This Buddhist temple by Beijing firm, Archstudio, is innately tied to the delicate and changeable nature of its natural surrounds. Its architecture even stretches between and around trees.

Waterside Buddhist Shrine stretches around nature

Located beside a river within a forest, Waterside Buddhist Shrine by Archstudio is a 169 square metre building hidden on its 500 square metre site through the practice of earthing. That is, a large mound has been created to separate and cover the shrine from the surrounding fields. Moreover, the architecture has been arranged to stretch between and around the trees rather than removing them.

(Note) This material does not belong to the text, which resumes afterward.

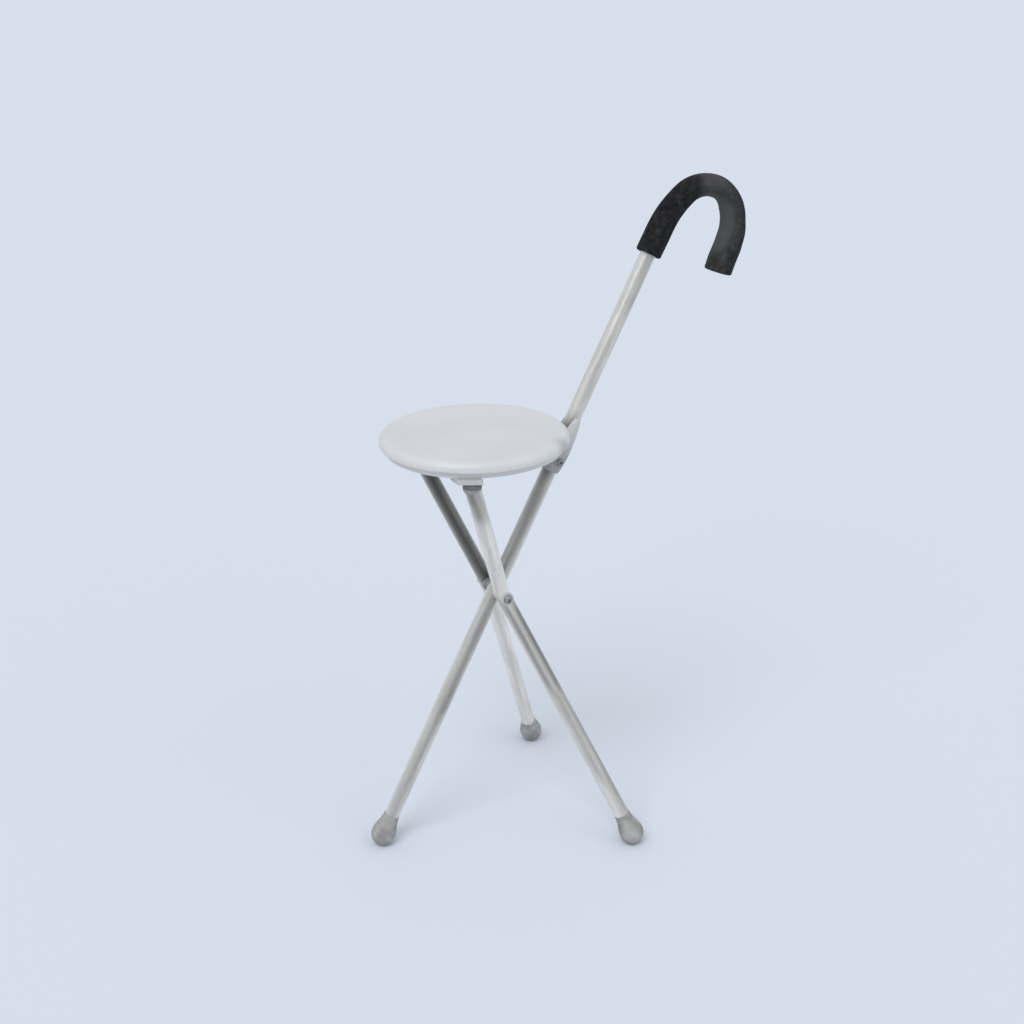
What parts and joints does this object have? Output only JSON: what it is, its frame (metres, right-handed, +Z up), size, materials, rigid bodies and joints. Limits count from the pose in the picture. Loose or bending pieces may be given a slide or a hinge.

“The design started from the connection between the building and nature, adopts the method of earthing to hide the building under the earth mound while presenting the divine temperament of nature with flowing interior space. A place with power of perception where trees, water, Buddha and human coexist is thus created,” says Arch Studio.

Waterside Buddhist Shrine - Entrance

Arranged as five separate pavilions fulcrumed by two central axis, to remain connected, the spaces create a strolling experience tracing the river. From a functional perspective, the five “branches” represent different utilities of: entrance; meditation room; tea room; living room; and bathroom have been arranged to facilitate needs. The monks lounge, for example, is discreetly hidden below another mound of earth and visually separated from the whole by a bamboo courtyard.

This separation effectively allows the monks to move through their day-to-day activities away from the visitor gaze. Conversely, the meditation abode housing the sacred state of Buddha is located adjacent the entrance on the curved wall facing the river and trees, where light and shadow play across the interior space “exaggerating the light of Buddha”.

Related: Space for the spirit with Wood Pavilion

Waterside Buddhist Shrine - Tea area

In keeping with the Buddhist tenants around nature, the entrance is gained by walking between two trees where a narrow path creates a still and calm mood. From there the building proper is entered through a passage that seemingly cuts into the earth of the mound.  Once within, arguably the most beautiful of the spaces is the tea room, which opens completely to the lotus filled pool and surrounding trees.

As a public space, there is a user experience element to the design narrative Archstudio has leveraged well with large picture windows and the symmetrical framing of tree trunks passing through the architecture.

Waterside Buddhist Shrine - Tea area

Predominantly site poured concrete, the formwork for most walls and ceilings comprises three centimetre-wide pine, while all window and door frames are natural timber: “Natural wood grain and vertical linear texture are impressed on the interior surface, creating a soft and warm feeling to the cold concrete materials,” says Archstudio.

This is complimented by the simple bespoke furniture throughout which draws on a slightly different timber. Polished terrazzo floors are a bespoke iteration with the local terrain echoed via only a scattering of stone being visible in the floor’s surface. Conversely, the ground of the outdoor spaces are white pebbles with white cement grouting to texturally draw a distinction between indoor and out. 

Waterside Buddhist Shrine - Front Room

In its simple and robust execution of complex forms, Archstudio has perfectly encapsulated the tenets of Buddhism while marrying the experience of the space with the delicate and changeable nature of its surroundings.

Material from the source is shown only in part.